It’s all about the meme stocks lately.
Gamestop (GME) being the one that really opened eyes to what was a new phenomenon in the stock market…small account retail traders banding together to push back against the big hedge funds.
And since then, it hasn’t slowed down one bit with AMC rocketing to over $70 at the beginning of the month and CLOV spike to nearly $30 a few days ago, among many other names talked about in the Reddit community.
But something that is often forgotten…
None of this would likely be happening without the rise of zero commission trading accounts.
A big part of those trades taking off is people being able buy and sell small numbers of shares quickly without any upfront cost, allowing big groups of small account retail traders to band together and push these stocks to new heights.
On the surface, no commissions sounds great. But there’s actually quite a bit of controversy surrounding it all.
So the question still exists….Is it good or bad?
This is the system Robinhood used to revolutionize trading for the small investor.
Unheard of up until then, Robinhood came out with commission free trades.
At first it seemed like there was no way they would be able to stick around without charging commissions.
After all, where would their profits come from?
Enter payment for order flow.
Basically… a brokerage firm, instead of sending orders through the exchanges, directs orders to a particular market maker for trade execution…and receives compensation for doing so.
The system helps brokers make enough money on the back-end so they can more easily charge zero commissions for trades.
This is how Robinhood gained popularity with retail investors and changed the industry along the way.
As other brokers have followed suit, being charged commissions is now a thing of the past for most regular retail brokerage accounts.
It all seems simple enough…brokerages get paid by the market makers and traders get zero commissions.
Win, Win right?
Well not so fast…
In a recent analysis… Hitesh Mittal, the founder of BestEx Research, found that the top five market makers seem to get 24.5% price improvement for retail investors’ trades, compared to the National Best Bid and Offer (NBBO) prices on exchanges.
Which seems great for everyone… but Mittal also found that those trades would get even better prices if the retail trades were all done through exchanges.
Mittal’s analysis in “The Good, The Bad & The Ugly of Payment for Order Flow” shows that overall spreads on trades could drop by 25% if all trades were moved to exchanges.
So Robinhood and other brokers argue that they are offering price improvement with payment or order flow.
The problem is that they are comparing executions to the NBBO on the exchanges and don’t take into account what spreads would be if all trades were sent to the exchanges.
Another question is oversight, what if the broker selects a wholesaler because it pays more rather than because it executes trades at the best price for the retail customer?
If you remember the trouble Robinhood got into just a while back…the SEC found that they had been cutting deals with market makers that were bad for their customers… (They have since changed their practices to fix the issues).
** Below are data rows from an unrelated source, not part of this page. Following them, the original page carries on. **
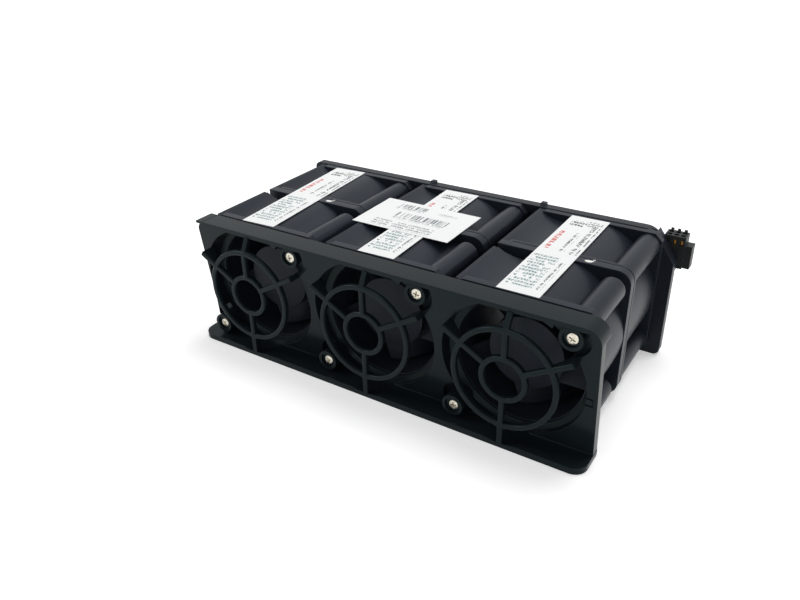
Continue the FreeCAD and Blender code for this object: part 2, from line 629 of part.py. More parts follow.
def stator_nodes():
    """Fixed motor pieces, one node for each kind."""
    kinds = {"stator_cores": [core()], "stator_coils": coils(), "circuit_boards": [board()],
             "motor_bearings": [bearing()]}
    for name, shapes in kinds.items():
        save(name, [placed(shape, axis, is_front) for axis in FAN_AXES for is_front in (True, False)
                    for shape in shapes])


def module_nodes():
    """Bezel, frame, connector, labels and screws."""
    save("front_bezel", bezel())
    save("rear_frame", rear_frame())
    save("connector_housing", connector_housing())
    save("connector_contacts", contacts())
    for number, (axis, (shift, turn)) in enumerate(zip(FAN_AXES, LABEL_PLACES), 1):
        save(f"fan_{number}_label", label(axis + shift, turn))
    save("wide_label", wide_label())
    save("bezel_screws", screws())


os.makedirs("parts", exist_ok=True)
fan_nodes()
stator_nodes()
module_nodes()
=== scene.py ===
"""Dress of a server fan module: finishes, eased edges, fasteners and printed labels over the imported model."""

import logging
import math
from collections.abc import Callable, Iterable
from dataclasses import dataclass
from enum import Enum

import bmesh
import bpy
from mathutils import Matrix, Vector
from mathutils.bvhtree import BVHTree


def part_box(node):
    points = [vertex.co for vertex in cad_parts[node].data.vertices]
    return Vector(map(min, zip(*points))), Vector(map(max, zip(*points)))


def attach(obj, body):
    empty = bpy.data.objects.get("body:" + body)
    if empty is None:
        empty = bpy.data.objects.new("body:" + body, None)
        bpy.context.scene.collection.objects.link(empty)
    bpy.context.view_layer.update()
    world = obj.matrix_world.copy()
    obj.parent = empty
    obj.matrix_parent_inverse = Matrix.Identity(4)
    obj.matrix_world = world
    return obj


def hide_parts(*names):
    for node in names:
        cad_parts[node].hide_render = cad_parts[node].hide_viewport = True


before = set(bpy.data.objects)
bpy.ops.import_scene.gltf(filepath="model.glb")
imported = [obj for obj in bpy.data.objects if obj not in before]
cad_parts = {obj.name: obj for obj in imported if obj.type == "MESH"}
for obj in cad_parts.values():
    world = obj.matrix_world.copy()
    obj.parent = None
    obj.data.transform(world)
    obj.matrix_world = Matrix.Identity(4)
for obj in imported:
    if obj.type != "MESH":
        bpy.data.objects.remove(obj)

LOG = logging.getLogger("fan_module")
MM = 0.001
SHARP = 50.0
SKIN = 0.03
BODY = "module"

Colour = tuple[float, float, float]
Socket = bpy.types.NodeSocket


# --- finishes -------------------------------------------------------------------------------------

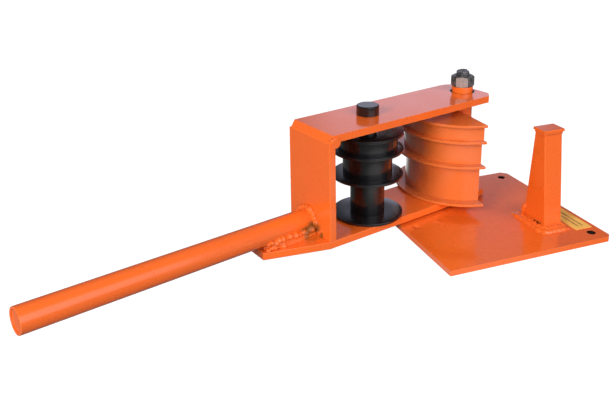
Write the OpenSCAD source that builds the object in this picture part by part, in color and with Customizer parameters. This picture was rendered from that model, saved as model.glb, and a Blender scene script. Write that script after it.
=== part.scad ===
// Hand tube bender. A half-round die with three grooves stands on a base plate,
// and a yoke with a grooved roller swings round it by a welded lever.
// Millimetres, +Z up. The origin is on the centre shaft's axis at the base plate's underside,
// +X runs along the plate's front edge to the right, +Y runs to the back.

/* [Base plate] */
// Side of the square base plate
base_w = 200; // [180:1:240]
// Thickness of the base plate
base_t = 6; // [4:0.5:12]
// Centre shaft axis to the plate's right edge
shaft_from_right = 86.5; // [80:0.5:110]
// Centre shaft axis to the plate's back edge
shaft_from_back = 25; // [20:0.5:40]
// Leg of the two clipped back corners
back_corner_cut = 6.5; // [2:0.5:9]
// Leg of the clipped right front corner
front_corner_cut = 4; // [1:0.5:9]
// Radius of the three bench bolt holes
bolt_hole_r = 4.5; // [3:0.25:5.5]
// Bolt hole centre to the plate's nearest edges
bolt_inset = 15; // [12:0.5:20]

/* [Stop post] */
// Width of the stop post
post_w = 22.2; // [16:0.2:26]
// Depth of the post at its foot
post_foot_l = 38; // [28:0.5:40]
// Depth of the post under its cap
post_top_l = 16; // [14:0.5:26]
// Height of the post without its cap
post_h = 114; // [90:1:118]
// How far the hand-welded post leans to the left at its top
post_lean = 10; // [0:0.5:12]
// Post's foot to the plate's right edge
post_from_right = 35; // [32:0.1:44]
// Post's front face to the plate's front edge
post_from_front = 40.7; // [34:0.1:46]
// Thickness of the post's cap plate
post_cap_t = 3; // [2:0.5:6]
// Overhang of the cap plate on each side
post_cap_over = 1.8; // [0.6:0.2:3]
// Leg of the weld on the right side of the post's foot
post_weld_leg = 5; // [3:0.5:8]
// Leg of the weld on the foot's other sides, where it was built up wider
post_weld_spread = 12; // [6:0.5:14]
// Height of the weld round the post's foot
post_weld_h = 5.5; // [3:0.5:9]

/* [Label] */
// Length of the label plate
label_l = 60; // [40:1:75]
// Thickness of the label plate
label_t = 0.6; // [0.4:0.1:1.2]
// Label's right side to the plate's right edge
label_from_right = 5; // [3:0.5:10]
// Label's front end to the plate's front edge
label_from_front = 25.5; // [22:0.5:30]
// Gap between the label and the post's weld
label_gap = 3.5; // [0.5:0.5:5]

/* [Centre shaft] */
// Radius of the centre shaft
shaft_r = 12.5; // [11:0.25:14]
// How far the shaft stands out of the yoke's top plate
shaft_proud = 6.8; // [4:0.2:12]
// Radius of the stud on the shaft
stud_r = 8; // [6:0.5:9]
// Depth of the stud in the shaft
stud_depth = 18; // [12:1:30]
// How far the stud stands out of its nut
stud_proud = 6.4; // [2:0.2:10]
// Nut's width across its flats
nut_flats = 24; // [21:0.5:27]
// Turn of the nut as it was tightened
nut_turn = 24.5; // [0:0.5:60]
// Height of the nut
nut_h = 13; // [10:0.5:16]
// Radius of the spacer ring under the yoke
spacer_r = 21; // [18:0.5:24]
// Thickness of the spacer ring
spacer_t = 2.3; // [1.5:0.1:5]

/* [Die and roller stack] */
// Radius of the die's flanges
die_r = 78; // [74:0.5:82]
// Thickness of every flange
flange_t = 3; // [2:0.25:4]
// Height of the low groove, for the largest tube
low_h = 43.5; // [36:0.5:50]
// Height of the middle groove
middle_h = 27; // [20:0.5:32]
// Height of the high groove, for the smallest tube
high_h = 16.5; // [12:0.5:20]
// Depth of the die's low groove
low_depth = 12; // [10:0.5:18]
// Depth of the die's middle groove
middle_depth = 10; // [6:0.5:14]
// Depth of the die's high groove
high_depth = 6.5; // [4:0.5:10]
// Radius of the roller's flanges
roller_r = 40; // [37:0.5:43]
// Radius of the roller's drum in the low groove
drum_low_r = 19.4; // [16:0.2:26]
// Radius of the roller's drum in the middle groove
drum_middle_r = 27.8; // [22:0.2:32]
// Radius of the roller's drum in the high groove
drum_high_r = 33.5; // [28:0.5:36]
// Leg of the two weld beads that hold the die to the shaft
die_weld_leg = 6; // [4:0.5:7]

/* [Yoke] */
// Width of the yoke's flat bar
bar_w = 70; // [60:1:80]
// Thickness of the yoke's flat bar
bar_t = 8; // [6:0.5:10]
// Thickness of the yoke's end plate
end_t = 8; // [6:0.5:12]
// How far the end plate stands out behind the bars at its foot
end_foot_over = 5; // [0:0.5:6]
// How far the end plate stands out behind the bars at its top
end_top_over = 3; // [0:0.5:6]
// Share of the free room between die and end plate that lies on the roller's die side
roller_room_share = 0.4874; // [0.4:0.01:0.6]
// Shaft axis to the end plate's outer face
yoke_reach = 225.5; // [215:0.5:240]
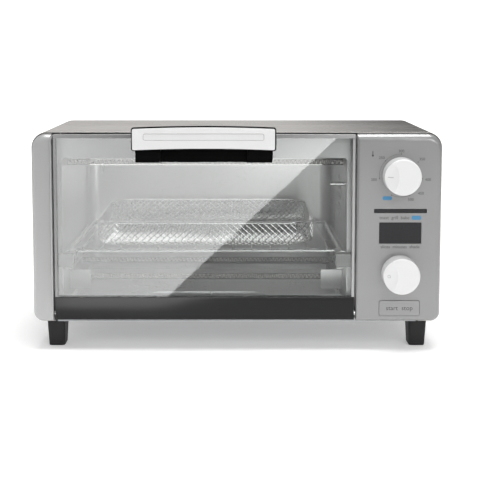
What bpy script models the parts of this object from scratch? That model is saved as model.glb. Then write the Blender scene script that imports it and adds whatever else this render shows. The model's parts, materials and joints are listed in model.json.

Just this week…Gary Gensler, chair of the SEC, said that they will be reviewing payment for order flow and there could be amendments to the current market structure rules.
The way things are now, brokers would be at a competitive disadvantage if they stopped using it.
And this is why the SEC is looking into it… it’s a regulatory issue.
They won’t be the first to question it however… Market regulators in the U.K., Australia, and Canada have all stepped in and banned payment for order flow.
And this brings us full circle to the meme stock phenomenon.
Without the payment for order flow structure, it’s unlikely that brokers could sustain a zero commission model.
And if commissions came back, that could affect the volume in meme stock trades as those trades partly rely on the ability to buy and sell small numbers of shares quickly without any upfront cost.
I don’t know what the SEC will end up doing, but it’s something to keep an eye on as it could affect the zero commission model.
It’s worth noting that the payment for order flow structure has been around for a long time and it’s been investigated in the past…yet always allowed to continue for a number of reasons.
It would also be hard to stop the movement of a zero commission trading industry. Retail traders wouldn’t be happy at all…so speculating here, but most likely the SEC will just look to add more structure and oversight, or more open reporting from the parties involved.